Open fermentation is important for developing those wonderful esters of banana and fruit; yeast confined to closed, upright fermenters will produce substantially fewer esters, particularly isoamyl acetate, responsible for the banana. Fermentation is also when the clove flavors are developed. It’s a process that begins during mashing, when ferulic acid is released from barley at certain temperatures. When a certain kind of yeast strain encounters ferulic acid, it converts it into 4-vinyl guaiacol, the phenol responsible for the clove flavor. Breweries control the levels of fruit and spice in their wheat beers by manipulating fermentation, not by adding different ingredients.

Schneider Weisse, despite its historic status, is an unusual weizen. Unlike most straw-colored weissbiers, Schneider’s is deeper, heading almost toward chestnut.

Some breweries tend to favor banana, but Schneider highlights spice, with a clove note that has hints of nutmeg and pepper. The banana is subdued and other fruity esters join it—tropical fruit and citrus. “For me, there are different styles of aroma in a Bavarian wheat beer,” Drexler explained. “Most of them are very fruity; there’s one that is more neutral. And there are some that are more spicy like the Schneider yeast.”

Following fermentation, beer would typically go to a conditioning tank to clarify. But, since weissbier is designed to be cloudy, Drexler instead doses it with speise, or wort (“food” in German), and puts it directly into the bottle. Until the mid-2000s, when Schneider began making kristalweizen, a haze-free wheat beer, they didn’t even own conditioning tanks. The speise gives all that yeast something to chew on, and the result is the hugely effervescent beer you pour from a bottle of Schneider.

Now scores of Bavarian breweries make weissbier, and thousands more outside Germany.
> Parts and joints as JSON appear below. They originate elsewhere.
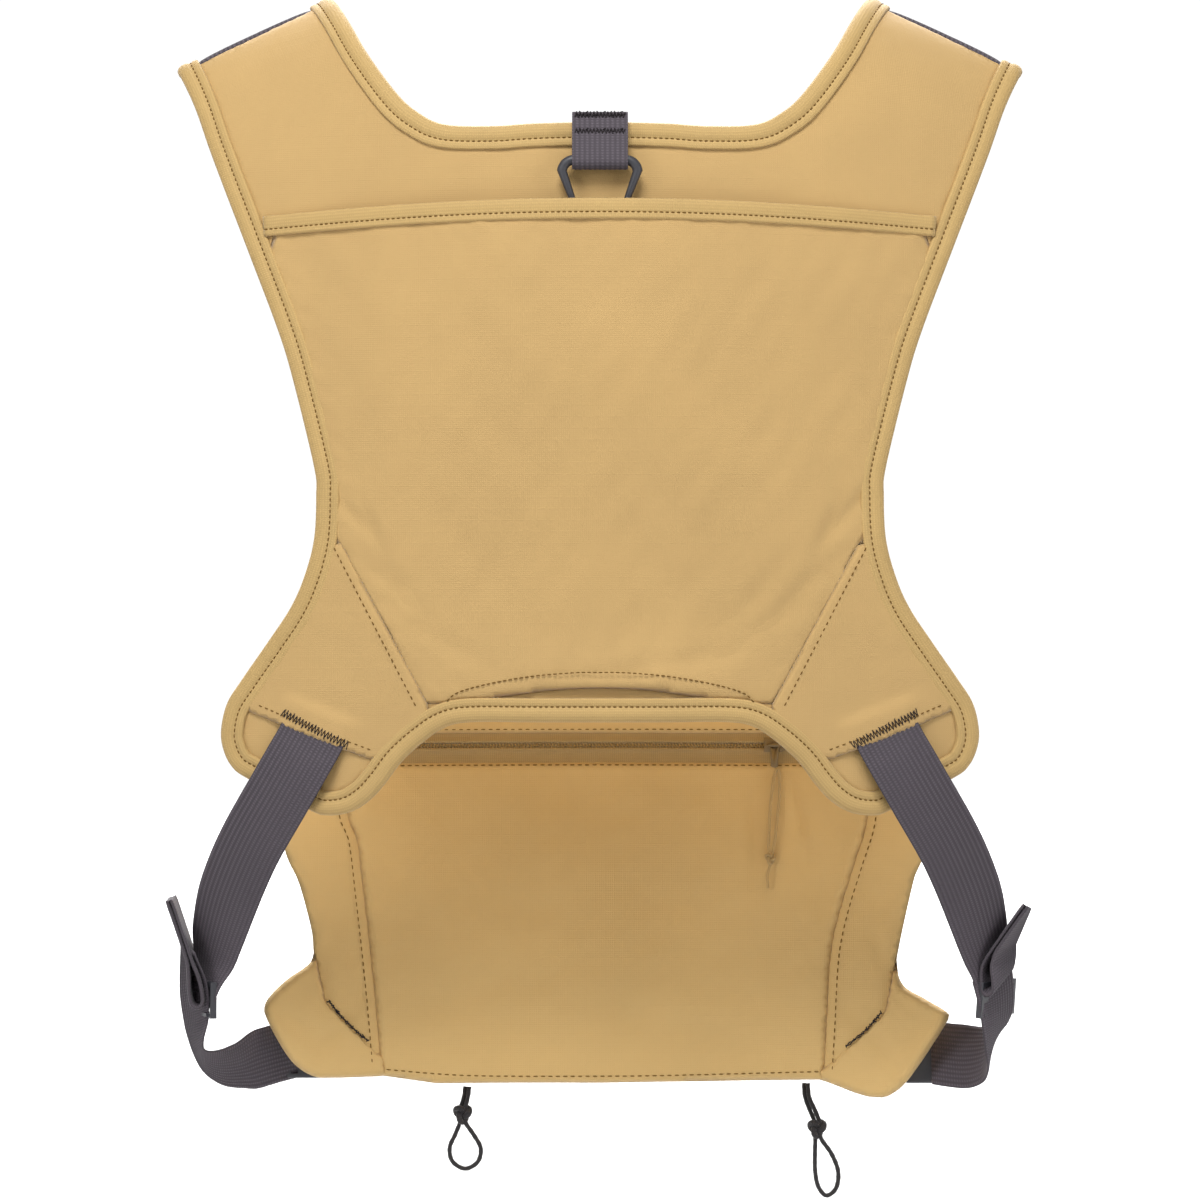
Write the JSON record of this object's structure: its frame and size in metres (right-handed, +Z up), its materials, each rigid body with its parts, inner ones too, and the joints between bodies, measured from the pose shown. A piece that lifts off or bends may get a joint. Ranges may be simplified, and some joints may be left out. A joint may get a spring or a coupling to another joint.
{
  "type": "fishing vest",
  "caption": "Harness-style fishing vest: padded back yoke with stash pocket and net ring, shoulder straps, side webbing and a zipped chest pack.",
  "frame": {"origin": "midway between the two shoulder crests, where the vest hangs on its wearer", "axes": "+Z up, -Y behind the wearer's back, +X to the wearer's right"},
  "size_m": [0.4151, 0.26, 0.5723],
  "materials": {
    "tan_fabric": "matt woven nylon",
    "pack_fabric": "matt woven nylon",
    "binding_tape": "folded woven edge tape",
    "mesh_lining": "spacer mesh",
    "charcoal_webbing": "ribbed polyester webbing",
    "black_plastic": "moulded acetal",
    "black_cord": "braided elastic cord",
    "tan_cord": "braided cord",
    "zip_coil": "nylon coil",
    "slider_metal": "die-cast and painted"
  },
  "bodies": {
    "vest": {"yoke_panel": "tan_fabric", "stash_pocket_panel": "tan_fabric", "wing_panel_left": "tan_fabric", "wing_panel_right": "tan_fabric", "yoke_lining": "mesh_lining", "pack_back_panel": "pack_fabric", "pack_top_panel": "pack_fabric", "pack_side_left": "pack_fabric", "pack_side_right": "pack_fabric", "hip_wing_left": "pack_fabric", "hip_wing_right": "pack_fabric", "pack_body": "pack_fabric", "front_pocket": "pack_fabric", "back_zip_tape": "pack_fabric", "neck_binding": "binding_tape", "edge_binding": "binding_tape", "pocket_band": "binding_tape", "strap_binding_inner_left": "binding_tape", "strap_binding_inner_right": "binding_tape", "strap_binding_outer_left": "binding_tape", "strap_binding_outer_right": "binding_tape", "ring_loop": "charcoal_webbing", "strap_pad_left": "charcoal_webbing", "strap_pad_right": "charcoal_webbing", "shoulder_webbing_left": "charcoal_webbing", "shoulder_webbing_right": "charcoal_webbing", "side_webbing_upper_left": "charcoal_webbing", "side_webbing_upper_right": "charcoal_webbing", "side_webbing_lower_left": "charcoal_webbing", "side_webbing_lower_right": "charcoal_webbing", "webbing_tail_left": "charcoal_webbing", "webbing_tail_right": "charcoal_webbing", "shoulder_ladder_lock_left": "black_plastic", "shoulder_ladder_lock_right": "black_plastic", "side_ladder_lock_left": "black_plastic", "side_ladder_lock_right": "black_plastic", "buckle_socket_left": "black_plastic", "buckle_socket_right": "black_plastic", "buckle_plug_left": "black_plastic", "buckle_plug_right": "black_plastic", "back_zip_coil": "zip_coil", "main_zip_coil": "zip_coil", "front_zip_coil": "zip_coil"},
    "net_ring": {"net_ring": "black_plastic"},
    "back_slider": {"back_zip_slider": "slider_metal"},
    "back_pull": {"back_zip_pull": "slider_metal", "back_pull_strand_a": "tan_cord", "back_pull_strand_b": "tan_cord", "back_pull_tail": "tan_cord", "back_pull_knot": "tan_cord"},
    "main_slider": {"main_zip_slider": "slider_metal"},
    "main_pull": {"main_zip_pull": "tan_cord"},
    "front_slider": {"front_zip_slider": "slider_metal"},
    "front_pull": {"front_zip_pull": "tan_cord"},
    "cord_left": {"cord_loop_left": "black_cord", "cord_knot_left": "black_cord"},
    "cord_right": {"cord_loop_right": "black_cord", "cord_knot_right": "black_cord"}
  },
  "joints": [
    {"name": "net_ring_swing", "type": "hinge", "parent": "vest", "child": "net_ring", "pos_m": [0, -0.09055, -0.0527], "axis": [1, 0, 0], "range_deg": [-5.5, 3.5]},
    {"name": "back_zip_slide", "type": "hinge", "parent": "vest", "child": "back_slider", "pos_m": [0, -0.285, -0.322], "axis": [0, 0, 1], "range_deg": [0, 28.4]},
    {"name": "back_pull_swing", "type": "hinge", "parent": "back_slider", "child": "back_pull", "pos_m": [0.08397, 0.05627, -0.322], "axis": [-0.971, 0.2389, 0], "range_deg": [0, 120]},
    {"name": "main_zip_slide", "type": "hinge", "parent": "vest", "child": "main_slider", "pos_m": [0, -0.285, -0.3], "axis": [0, 0, 1], "range_deg": [0, 26.6]},
    {"name": "main_pull_swing", "type": "hinge", "parent": "main_slider", "child": "main_pull", "pos_m": [0.09756, 0.12839, -0.3], "axis": [0.9733, -0.2297, 0], "range_deg": [0, 120]},
    {"name": "front_zip_slide", "type": "hinge", "parent": "vest", "child": "front_slider", "pos_m": [0, -0.285, -0.368], "axis": [0, 0, 1], "range_deg": [0, 20.3]},
    {"name": "front_pull_swing", "type": "hinge", "parent": "front_slider", "child": "front_pull", "pos_m": [0.07745, 0.15417, -0.368], "axis": [0.9848, -0.1737, 0], "range_deg": [0, 120]},
    {"name": "cord_left_swing", "type": "hinge", "parent": "vest", "child": "cord_left", "pos_m": [-0.0644, 0.076, -0.4882], "axis": [1, 0, 0], "range_deg": [-60, 60]},
    {"name": "cord_right_swing", "type": "hinge", "parent": "vest", "child": "cord_right", "pos_m": [0.0997, 0.076, -0.4865], "axis": [1, 0, 0], "range_deg": [-60, 60]}
  ]
}
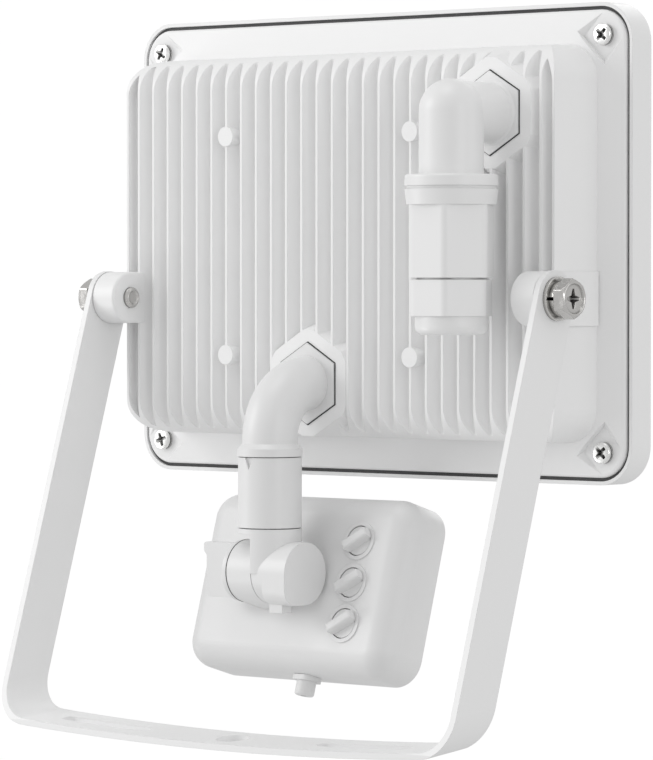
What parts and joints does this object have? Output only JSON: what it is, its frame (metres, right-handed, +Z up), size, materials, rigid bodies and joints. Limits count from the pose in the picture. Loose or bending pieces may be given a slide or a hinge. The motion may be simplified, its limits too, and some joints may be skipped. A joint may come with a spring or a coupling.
{
  "type": "motion sensor floodlight",
  "caption": "Flat finned floodlight on a bent-strip bracket, with an adjustable infrared motion sensor below it and a cable connector behind.",
  "frame": {"origin": "centre of the bracket's middle fixing hole, on the crossbar's outer face", "axes": "+Z up, +Y from the lamp's glass towards its back, +X along the bracket's pivot axis; the lamp's front faces -Y"},
  "size_m": [0.244, 0.1056, 0.2744],
  "materials": {
    "bracket_paint": "satin white powder coat on steel strip",
    "zinc_steel": "bright zinc-plated steel",
    "housing_paint": "satin white powder coat on die-cast aluminium",
    "frame_paint": "satin white powder coat",
    "clear_glass": "clear toughened glass",
    "black_rubber": "matt black silicone rubber",
    "board_white": "aluminium board under white solder mask",
    "led_yellow": "yellow phosphor in a white package",
    "chip_black": "moulded black epoxy",
    "terminal_plastic": "natural white nylon",
    "reflector_white": "gloss white plastic",
    "white_plastic": "fine satin white plastic",
    "nut_nylon": "natural nylon",
    "lens_milky": "milky white polyethylene lens",
    "board_green": "green circuit board",
    "can_nickel": "nickel-plated can",
    "photocell_red": "ceramic cell under clear lacquer",
    "relay_blue": "moulded blue cover",
    "can_black": "sleeved aluminium can",
    "trimmer_blue": "moulded blue trimmer"
  },
  "bodies": {
    "bracket": {"bracket": "bracket_paint", "pivot_bolts": "zinc_steel", "flat_washers": "zinc_steel", "spring_washers": "zinc_steel"},
    "lamp": {"housing": "housing_paint", "front_frame": "frame_paint", "front_glass": "clear_glass", "frame_gasket": "black_rubber", "frame_screws": "zinc_steel", "led_board": "board_white", "led_chips": "led_yellow", "driver_chips": "chip_black", "board_terminal": "terminal_plastic", "board_screws": "zinc_steel", "reflector": "reflector_white", "sensor_elbow": "white_plastic", "sensor_elbow_nut": "nut_nylon", "sensor_elbow_seal": "black_rubber", "cable_elbow": "white_plastic", "cable_elbow_nut": "nut_nylon", "cable_elbow_seal": "black_rubber", "connector_collar": "white_plastic", "connector_body": "white_plastic", "connector_nut": "white_plastic", "connector_seal": "black_rubber", "terminal_block": "terminal_plastic"},
    "sensor_arm": {"sensor_sleeve": "white_plastic", "swivel_knuckle": "white_plastic"},
    "sensor_head": {"sensor_rear_case": "white_plastic", "sensor_cover": "white_plastic", "sensor_lens": "lens_milky", "sensor_board": "board_green", "pir_detector": "can_nickel", "photocell": "photocell_red", "relay": "relay_blue", "capacitors": "can_black", "potentiometers": "trimmer_blue", "drain_vent": "white_plastic", "thumb_washer": "zinc_steel"},
    "tilt_thumbscrew": {"tilt_thumbscrew": "white_plastic"},
    "light_knob": {"light_knob": "white_plastic"},
    "time_knob": {"time_knob": "white_plastic"},
    "range_knob": {"range_knob": "white_plastic"}
  },
  "joints": [
    {"name": "lamp_tilt", "type": "hinge", "parent": "bracket", "child": "lamp", "pos_m": [0, -0.0495, 0.1648], "axis": [1, 0, 0], "range_deg": [-150, 25]},
    {"name": "sensor_pan", "type": "hinge", "parent": "lamp", "child": "sensor_arm", "pos_m": [0.012, -0.034, 0.1054], "axis": [0, 0, 1], "range_deg": [-80, 80]},
    {"name": "sensor_tilt", "type": "hinge", "parent": "sensor_arm", "child": "sensor_head", "pos_m": [0.012, -0.0344, 0.0618], "axis": [1, 0, 0], "range_deg": [-12, 50]},
    {"name": "thumbscrew_turn", "type": "hinge", "parent": "sensor_head", "child": "tilt_thumbscrew", "pos_m": [0.03, -0.0344, 0.0618], "axis": [1, 0, 0], "range_deg": [-90, 90]},
    {"name": "light_knob_turn", "type": "hinge", "parent": "sensor_head", "child": "light_knob", "pos_m": [-0.0172, -0.05152, 0.07383], "axis": [0, 0.9588, 0.284], "range_deg": [-135, 135]},
    {"name": "time_knob_turn", "type": "hinge", "parent": "sensor_head", "child": "time_knob", "pos_m": [-0.0172, -0.04695, 0.0584], "axis": [0, 0.9588, 0.284], "range_deg": [-135, 135]},
    {"name": "range_knob_turn", "type": "hinge", "parent": "sensor_head", "child": "range_knob", "pos_m": [-0.0172, -0.04249, 0.04334], "axis": [0, 0.9588, 0.284], "range_deg": [-135, 135]}
  ]
}
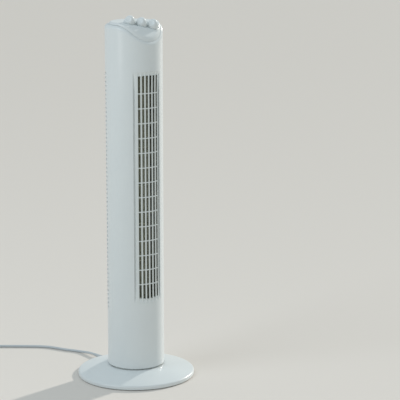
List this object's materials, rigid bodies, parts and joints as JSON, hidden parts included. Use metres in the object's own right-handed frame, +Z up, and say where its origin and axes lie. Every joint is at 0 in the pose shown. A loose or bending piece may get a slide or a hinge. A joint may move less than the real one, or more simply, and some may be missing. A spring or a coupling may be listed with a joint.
{
  "type": "tower fan",
  "caption": "Oscillating tower fan: slotted column on a round weighted base, crossflow impeller and motor inside, swept control panel with rotary knobs, mains lead.",
  "frame": {"origin": "centre of the underside of the rubber feet, under the column's axis", "axes": "+Z up along the column, -Y towards the front of the control panel, +X to the right for someone who stands in front of the fan and faces it"},
  "size_m": [0.4119, 0.5033, 0.7466],
  "materials": {
    "shell_abs": "satin moulded ABS",
    "grille_abs": "satin moulded ABS",
    "inner_plastic": "matt moulded plastic",
    "black_plastic": "matt moulded plastic",
    "ballast_steel": "painted steel plate",
    "steel": "zinc-plated steel",
    "core_steel": "varnished steel laminations",
    "brass": "turned or stamped brass",
    "copper": "enamelled copper wire, taped",
    "rubber": "matt rubber",
    "cord_pvc": "extruded PVC sheath"
  },
  "bodies": {
    "base": {"base_cover": "shell_abs", "base_plate": "inner_plastic", "ballast_ring": "ballast_steel", "rubber_feet": "rubber", "base_screws": "steel", "ball_cage": "brass", "bearing_balls": "steel", "swing_yoke": "inner_plastic", "pivot_post": "steel", "pivot_washer": "brass", "pivot_nut": "steel", "strain_relief": "cord_pvc", "mains_cord": "cord_pvc", "cord_coil": "cord_pvc", "cord_tie": "rubber", "cord_tail": "cord_pvc", "mains_plug": "cord_pvc"},
    "column": {"column_foot": "inner_plastic", "foot_screws": "steel", "swing_motor": "steel", "swing_motor_screws": "steel", "front_cover": "shell_abs", "rear_cover": "shell_abs", "cover_screws": "steel", "outlet_grille": "grille_abs", "scroll_wall": "inner_plastic", "vortex_tongue": "inner_plastic", "lower_baffle": "inner_plastic", "upper_baffle": "inner_plastic", "bearing_rubber": "rubber", "bearing_bush": "brass", "motor_core": "core_steel", "motor_windings": "copper", "motor_shields": "steel", "motor_bushes": "brass", "motor_screws": "steel", "terminal_block": "black_plastic", "control_panel": "shell_abs", "switch_bracket": "steel", "timer_mechanism": "inner_plastic", "swing_switch": "black_plastic", "speed_switch": "black_plastic"},
    "crank": {"crank_shaft": "steel", "crank_arm": "brass", "crank_roller": "steel"},
    "impeller": {"impeller": "black_plastic", "stub_shaft": "steel", "motor_shaft": "steel", "motor_rotor": "core_steel"},
    "timer": {"timer_spindle": "steel", "timer_knob": "shell_abs"},
    "swing": {"swing_spindle": "steel", "swing_knob": "shell_abs"},
    "speed": {"speed_spindle": "steel", "speed_knob": "shell_abs"}
  },
  "joints": [
    {"name": "oscillate", "type": "hinge", "parent": "base", "child": "column", "pos_m": [0, 0, 0.0265], "axis": [0, 0, 1], "range_deg": [-30, 30]},
    {"name": "crank_turn", "type": "hinge", "parent": "column", "child": "crank", "pos_m": [0, 0.024, 0.025], "axis": [0, 0, 1], "range_deg": [-90, 90]},
    {"name": "impeller_spin", "type": "hinge", "parent": "column", "child": "impeller", "pos_m": [0.004, 0.008, 0.4], "axis": [0, 0, 1], "continuous": true},
    {"name": "timer_turn", "type": "hinge", "parent": "column", "child": "timer", "pos_m": [-0.022, -0.015, 0.73128], "axis": [0, -0.4226, 0.9063], "range_deg": [-300, 0]},
    {"name": "swing_turn", "type": "hinge", "parent": "column", "child": "swing", "pos_m": [0, -0.024, 0.72708], "axis": [0, -0.4226, 0.9063], "range_deg": [-90, 0]},
    {"name": "speed_turn", "type": "hinge", "parent": "column", "child": "speed", "pos_m": [0.022, -0.033, 0.72288], "axis": [0, -0.4226, 0.9063], "range_deg": [-135, 0]}
  ],
  "couplings": [
    {"joint": "crank_turn", "follows": "oscillate", "ratio": -3}
  ]
}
Very few do it in a brewery designed for making wheat beers, and no one has done it longer. “It’s the same system as a hundred years before,” Drexler told me. “The only difference is a hundred years ago they had wooden vessels and we have stainless steel.” Age and tradition don’t guarantee quality, but Schneider Weisse remains the gold standard.

Jeff Alworth is the author of The Secrets of Master Brewers and The Beer Bible.


Weihenstephaner Hefe-Weissbier

ABV: 5.4% | Bavarian Wheat Beer
Tasting Notes: The bouquet from Weihenstephaner is all banana and bubble gum and represents a competing model for weissbier. High carbonation creates a sense of rich creaminess, and the sweet fruitiness turns Weihenstephan into a confection. There are phenols here, but you have to pay close attention to find them.

Sierra Nevada Kellerweis

ABV: 4.8% | Bavarian-Style Wheat Beer
Tasting Notes: Sierra Nevada's offering is an unusual weizen, beginning with lower levels of effervescence. The nose, smoke and sagebrush, confirms matters. But the differences are beguiling, as the smoke develops into tanginess, with just hints of clove. The esters are light banana and white wine, leaving crevices in the palate for crackerlike wheat to peek through.

Live Oak Hefeweizen

ABV: 5.3% | Bavarian-Style Wheat Beer
Tasting Notes: There's something Texan about the flavors of Live Oak, one of the best weissbiers around. They're big, with booming spiciness that begins as clove and evolves into something like witch hazel and mint. The banana esters play a supporting role, filling in the spaces left by spiky phenols with gentle sweetness.